Rather than letting these costs quietly add up, take the time to understand what triggers them and where they appear in your statements. With the right approach, you can reduce their impact and improve how your business handles international transactions without limiting your global reach.
What Cross Border Payments Really Cost Your Business
Cross border payments open the door to international customers and new revenue, but they also introduce additional transaction costs that many businesses fail to anticipate. One of the most common is the cross-border fee, which is automatically applied when a customer uses a card issued outside of the country where your business is registered. These fees are charged regardless of whether currency is converted and can show up on any transaction with an international component.
Most merchants are unaware of how and when these fees are triggered. Payment networks apply them to offset the increased complexity of verifying and routing payments across multiple financial systems and regions. Even small transactions can be affected. Over time, the cumulative impact of these fees can reduce your margins and disrupt financial forecasting. Understanding the source and frequency of cross-border fees is key to managing costs in global commerce.
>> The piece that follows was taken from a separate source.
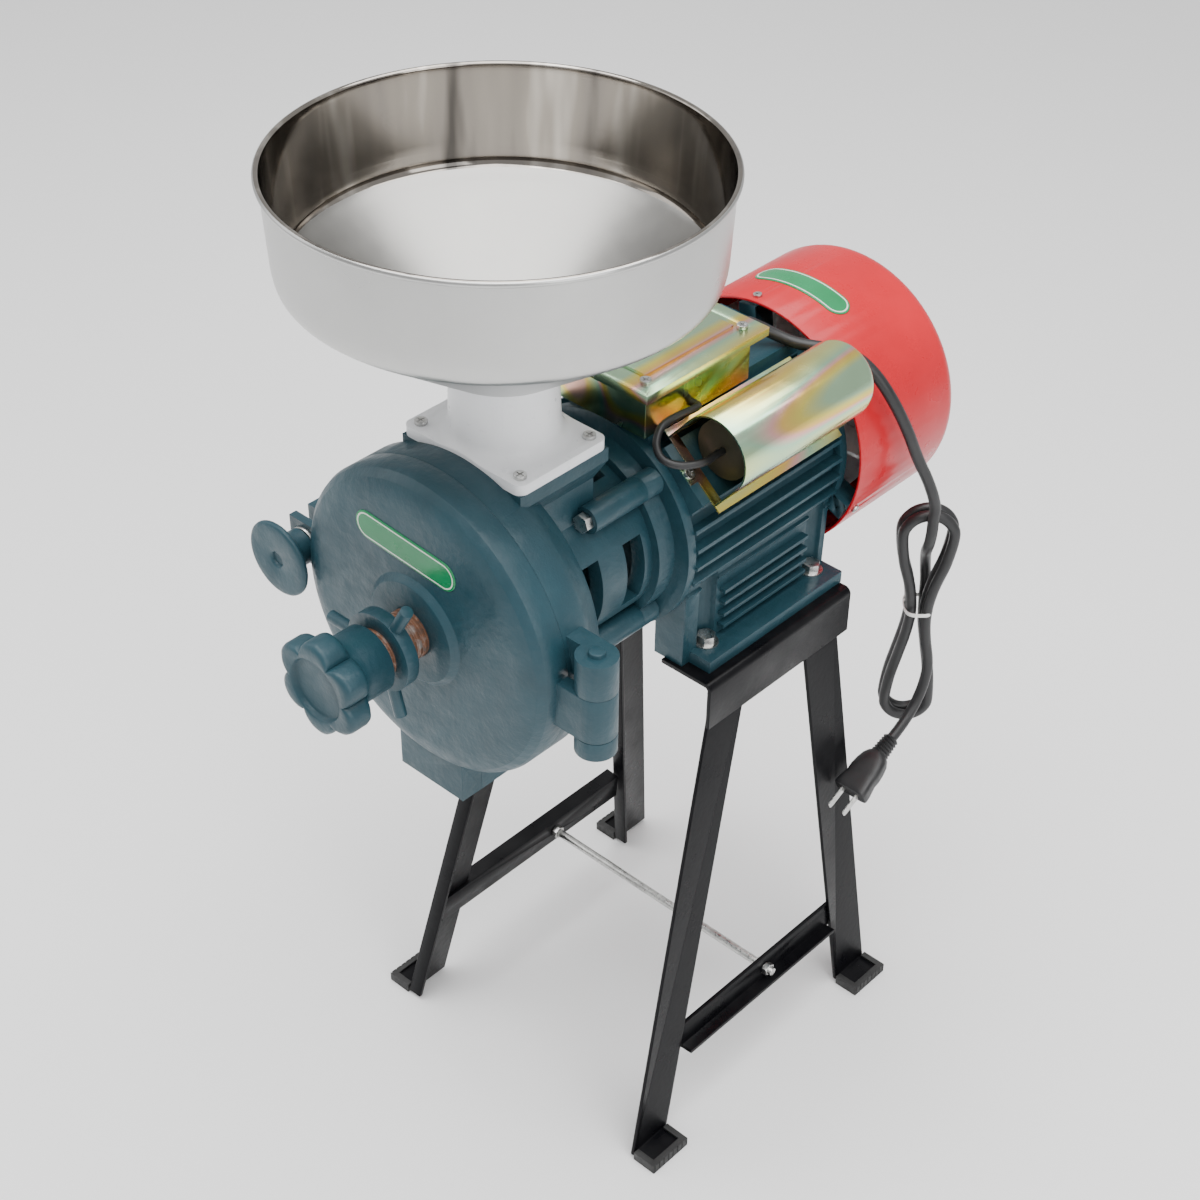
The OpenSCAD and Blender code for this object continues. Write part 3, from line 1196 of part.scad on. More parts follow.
module cord_hank() color(rubber_black) tube(hank_path, cord_d / 2, 6, [1, 0, 0]);

tie_t = 1.2;
tie_h = 3;
module tie_plan(grow) {
  half_w = waist_w + cord_d / 2 + free_gap + grow;
  half_n = layer + cord_d / 2 + free_gap + grow;
  translate([-half_w, -half_n]) square([half_w * 2, half_n * 2]);
}
module cord_tie() color(white_plastic) translate(hank_point([0, layer, waist_z - tie_h / 2]))
  rotate(hank_turn) {
  linear_extrude(tie_h) difference() {
    tie_plan(tie_t);
    tie_plan(0);
  }
  translate([waist_w, -layer - cord_d / 2 - free_gap - tie_t * 2, -cord_d * 4])
    cube([tie_h, tie_t, cord_d * 4 + tie_h]);
}

module cord_gland() color(rubber_black) translate([gland_x, box_rear, axis_z + gland_up])
  rotate([-90, 0, 0]) rotate_extrude()
  polygon([[0, -box_wall * 2], [cord_d * 0.75, -box_wall * 2], [cord_d * 0.75, 0], [cord_d * 1.05, 0],
      [cord_d * 1.05, steel_t], [cord_d * 0.85, steel_t],
    [cord_d * 0.85, steel_t * 2], [cord_d * 0.65, relief_len], [0, relief_len]]);

plug_tilt = 116;
plug_neck = 16;
module on_plug() translate(hank_path[len(hank_path) - 1]) rotate([plug_tilt, 0, 0]) children();
module plug_body() color(rubber_black) on_plug() {
  rotate_extrude() polygon([[0, 0], [cord_d * 0.65, 0], [cord_d * 0.65, steel_t],
      [cord_d * 0.85, steel_t], [cord_d * 0.85, plug_neck], [0, plug_neck]]);
  translate([0, 0, plug_neck]) linear_extrude(plug_len * 0.3)
    polygon([for (s = [1, -1], q = [[-0.36, 0.5], [0.36, 0.5], [0.5, 0]]) [s * q[0] * plug_w * 0.8,
      s * q[1] * plug_t]]);
  translate([0, 0, plug_neck + plug_len * 0.3]) linear_extrude(plug_len * 0.7) {
    square([plug_w - plug_t * 0.5, plug_t], center = true);
    square([plug_w, plug_t * 0.5], center = true);
    for (x = [-1, 1], y = [-1, 1]) translate([x * (plug_w / 2 - plug_t / 4), y * plug_t / 4])
      circle(r = plug_t / 4);
  }
}
blade_w = 6.3;
blade_t = 1.5;
blade_apart = 12.7;
module plug_blades() color(zinc) on_plug() for (x = [-1, 1])
  translate([x * blade_apart / 2 - blade_t / 2, -blade_w / 2, plug_neck + plug_len])
    cube([blade_t, blade_w, blade_len]);

right_rail();
left_rail();
front_right_leg();
rear_right_leg();
front_left_leg();
rear_left_leg();
right_brace();
left_brace();
tie_rod();
tie_rod_nuts();
front_right_foot();
rear_right_foot();
front_left_foot();
rear_left_foot();
motor_casing();
stator_core();
stator_windings();
front_end_shield();
rear_end_shield();
rotor_core();
motor_shaft();
front_bearing();
rear_bearing();
cooling_fan();
fan_cover();
fan_cover_screws();
motor_foot_bolts();
fan_cover_label();
terminal_box();
terminal_box_lid();
lid_screws();
terminal_block();
capacitor();
capacitor_cover();
capacitor_screws();
capacitor_lead();
cord_gland();
power_cord();
cord_hank();
cord_tie();
plug_body();
plug_blades();
grinder_housing();
housing_bolts();
inlet_throat();
throat_screws();
hopper();
feed_auger();
rotating_disc();
stationary_disc();
disc_carrier();
front_cover();
hinge_pin();
adjusting_screw();
adjusting_knob();
lock_ring();
clamp_knob();
clamp_washer();
cover_badge();
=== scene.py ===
"""Electric grain mill on its stand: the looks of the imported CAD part."""

import json
import math

import bmesh
import bpy
import numpy as np
from mathutils import Matrix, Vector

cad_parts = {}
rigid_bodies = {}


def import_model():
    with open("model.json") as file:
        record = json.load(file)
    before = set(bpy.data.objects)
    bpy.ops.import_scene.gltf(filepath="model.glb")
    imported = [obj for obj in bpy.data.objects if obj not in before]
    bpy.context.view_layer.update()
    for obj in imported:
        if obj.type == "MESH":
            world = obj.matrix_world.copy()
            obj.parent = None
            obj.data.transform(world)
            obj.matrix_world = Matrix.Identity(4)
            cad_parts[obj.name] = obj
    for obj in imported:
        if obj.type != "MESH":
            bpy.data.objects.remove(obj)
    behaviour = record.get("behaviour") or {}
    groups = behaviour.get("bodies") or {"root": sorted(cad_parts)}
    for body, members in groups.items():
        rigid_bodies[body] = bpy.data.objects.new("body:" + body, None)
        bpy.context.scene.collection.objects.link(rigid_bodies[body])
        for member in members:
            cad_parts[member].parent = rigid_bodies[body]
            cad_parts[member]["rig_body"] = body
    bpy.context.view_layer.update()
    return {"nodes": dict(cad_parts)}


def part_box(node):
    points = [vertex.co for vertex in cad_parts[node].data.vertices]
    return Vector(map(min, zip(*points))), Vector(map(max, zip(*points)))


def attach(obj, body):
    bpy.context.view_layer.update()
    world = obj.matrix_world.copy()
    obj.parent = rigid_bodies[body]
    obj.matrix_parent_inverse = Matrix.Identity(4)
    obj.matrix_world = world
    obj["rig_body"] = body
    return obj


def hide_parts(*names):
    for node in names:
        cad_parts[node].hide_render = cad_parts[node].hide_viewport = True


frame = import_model()

# ---------------------------------------------------------------------------
# The camera stands in front of the mill, to its right and above it, and turns
# slightly. The mill sits below and left of the middle of the picture.
camera_place = (0.77466, -0.89643, 1.27586)
camera_right = (0.74266, 0.66927, 0.02295)
camera_up = (-0.44195, 0.46409, 0.76766)
camera_back = (0.50312, -0.58026, 0.64044)
camera = bpy.data.objects.new("camera", bpy.data.cameras.new("camera"))
camera.matrix_world = Matrix([
    [camera_right[i], camera_up[i], camera_back[i], camera_place[i]] for i in range(3)
] + [[0, 0, 0, 1]])
camera.data.sensor_width = 36
camera.data.lens = 65.2
camera.data.shift_x = -0.0369
camera.data.shift_y = 0.0807
bpy.context.scene.collection.objects.link(camera)
bpy.context.scene.camera = camera


# ---------------------------------------------------------------------------
# The mains cord is round black PVC, 8 mm thick. It comes out of the strain
# relief at the rear of the terminal box, runs low behind the capacitor cover
# and hangs down to a hank of two and a half turns.
class Value:
    """A socket of a node tree. Sums, differences and products of it add Math nodes."""

    def __init__(self, tree, socket):
        self.tree, self.socket = tree, socket

    def math(self, operation, *terms):
        """A Math node on the terms, which are Values or numbers."""
        node = self.tree.nodes.new("ShaderNodeMath")
        node.operation = operation
        for place, term in zip(node.inputs, terms):
            feed(self.tree, place, term)
        return Value(self.tree, node.outputs[0])

    def __add__(self, other):
        return self.math("ADD", self, other)

    def __sub__(self, other):
        return self.math("SUBTRACT", self, other)

    def __rsub__(self, other):
        return self.math("SUBTRACT", other, self)

    def __mul__(self, other):
        return self.math("MULTIPLY", self, other)

    __radd__ = __add__
    __rmul__ = __mul__

    def above(self, other):
        """1 where the Value is over the other, else 0."""
        return self.math("GREATER_THAN", self, other)


def feed(tree, socket, term):
    """Links a Value to a socket, or writes a number, colour or vector in it."""
    if isinstance(term, Value):
        tree.links.new(term.socket, socket)
    else:
        if hasattr(socket.default_value, "__len__") and not hasattr(term, "__len__"):
            term = [term] * len(socket.default_value)
        if socket.type == "RGBA" and len(term) == 3:
            term = (*term, 1)
        socket.default_value = term


class Finish:
    """A material: its tree, its Principled shader and one method for any other node."""

    def __init__(self, name, **plain):
        self.material = bpy.data.materials.new(name)
        self.material.use_nodes = True
        self.tree = self.material.node_tree
        self.shader = self.tree.nodes["Principled BSDF"]
        self.surface(**plain)

    def surface(self, **inputs):
        """Feeds inputs of the Principled shader, named like base_color."""
        for name, term in inputs.items():
            socket_name = name.replace("_", " ").title().replace("Ior", "IOR")
            feed(self.tree, self.shader.inputs[socket_name], term)

    def node(self, kind, settings=None, output=0, **inputs):
        """Any other node: its settings, and its inputs by name or, like i3, by number."""
        node = self.tree.nodes.new(kind)
        for name, setting in (settings or {}).items():
            if name == "stops":
                ramp = node.color_ramp
                while len(ramp.elements) < len(setting):
                    ramp.elements.new(0.5)
                for element, (place, colour) in zip(ramp.elements, setting):
                    element.position, element.color = place, (*colour, 1)
            else:
                setattr(node, name, setting)
        for name, term in inputs.items():
            key = int(name[1:]) if name[0] == "i" and name[1:].isdigit() else name.replace("_", " ").title()
            feed(self.tree, node.inputs[key], term)
        return Value(self.tree, node.outputs[output])

    def place(self, scale=(1, 1, 1), turn=(0, 0, 0), uv=False):
        """Object coordinates, or the piece's own UV map, scaled and turned."""
        source = self.node("ShaderNodeTexCoord", output=2 if uv else 3)
        return self.node("ShaderNodeMapping", vector=source, scale=scale, rotation=turn)

    def noise(self, scale, detail=4, rough=0.55, where=None):
        """Noise of 0 to 1, with scale lumps to a metre."""
        return self.node("ShaderNodeTexNoise", vector=where or self.place(), scale=scale,
                         detail=detail, roughness=rough)

    def ramp(self, value, *stops):
        """Colour that goes through the stops, each (value, colour)."""
        return self.node("ShaderNodeValToRGB", {"stops": stops}, fac=value)

    def between(self, value, first, second):
        """Colour mix: first where value is 0, second where it is 1."""
        return self.node("ShaderNodeMix", {"data_type": "RGBA"}, 2, i0=value, i6=first, i7=second)

    def bump(self, height, depth, under=None):
        """A Bump node of that depth in metres on a height of 0 to 1."""
        inputs = {"height": height, "distance": depth, "strength": 1.0}
        if under is not None:
            inputs["normal"] = under
        return self.node("ShaderNodeBump", **inputs)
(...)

What Triggers a Cross-Border Fee?
When a customer pays using a card issued in a different country than where your business is registered, the transaction is often marked as international. This triggers what’s known as a cross-border fee, a common charge applied by payment networks to process global activity. These charges are based on card origin, not just currency, so even if no conversion takes place, the fee still applies. For businesses handling cross border payments, this can happen more often than expected.
Understanding why these charges occur helps you plan better and reduce unnecessary strain on your operations. They are automatically added to qualifying transactions and often go unnoticed if you’re not regularly reviewing your statements. The more informed you are about how these classifications work, the easier it becomes to identify patterns and adjust your payment strategy to limit their impact where possible.
Where Does This Fee Come From?
When accepting international transactions, it’s important to understand what happens behind the scenes. Cross border payments often pass through multiple checkpoints before they reach your account. This added complexity leads payment networks to apply extra charges as they work to verify, route, and settle the funds securely across countries and systems.
These processes are more involved than domestic payments and typically include:
- Communication between different banks and financial institutions
- Adherence to regulatory and compliance standards in multiple regions
- Currency validation and conversion when necessary
- Fraud detection and risk analysis across jurisdictions
All of these layers are in place to protect both the sender and the receiver, but they also increase the workload for every transaction. This is why fees are introduced.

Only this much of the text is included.